▶ [What the task asks] Print the entire listing. Each line must match the original exactly.
╔══
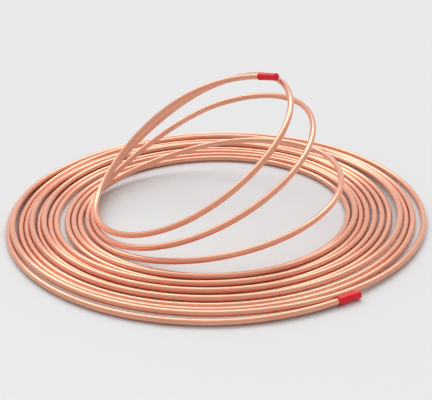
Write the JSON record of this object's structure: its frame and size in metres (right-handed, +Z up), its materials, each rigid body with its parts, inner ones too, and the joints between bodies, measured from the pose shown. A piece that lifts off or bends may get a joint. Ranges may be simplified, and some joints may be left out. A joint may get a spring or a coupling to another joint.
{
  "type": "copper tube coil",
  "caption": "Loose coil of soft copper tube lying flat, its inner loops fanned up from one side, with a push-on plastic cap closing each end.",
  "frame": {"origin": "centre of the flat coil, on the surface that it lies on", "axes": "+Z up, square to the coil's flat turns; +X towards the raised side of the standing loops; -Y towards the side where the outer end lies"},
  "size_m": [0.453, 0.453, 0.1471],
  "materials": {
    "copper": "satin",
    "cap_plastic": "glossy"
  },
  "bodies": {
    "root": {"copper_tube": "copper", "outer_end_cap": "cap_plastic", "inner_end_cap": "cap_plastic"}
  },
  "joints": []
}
╚══
▶ [Task result]
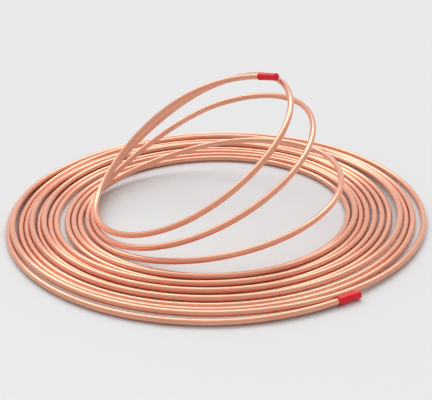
Write the JSON record of this object's structure: its frame and size in metres (right-handed, +Z up), its materials, each rigid body with its parts, inner ones too, and the joints between bodies, measured from the pose shown. A piece that lifts off or bends may get a joint. Ranges may be simplified, and some joints may be left out. A joint may get a spring or a coupling to another joint.
{
  "type": "copper tube coil",
  "caption": "Loose coil of soft copper tube lying flat, its inner loops fanned up from one side, with a push-on plastic cap closing each end.",
  "frame": {"origin": "centre of the flat coil, on the surface that it lies on", "axes": "+Z up, square to the coil's flat turns; +X towards the raised side of the standing loops; -Y towards the side where the outer end lies"},
  "size_m": [0.453, 0.453, 0.1471],
  "materials": {
    "copper": "satin",
    "cap_plastic": "glossy"
  },
  "bodies": {
    "root": {"copper_tube": "copper", "outer_end_cap": "cap_plastic", "inner_end_cap": "cap_plastic"}
  },
  "joints": []
}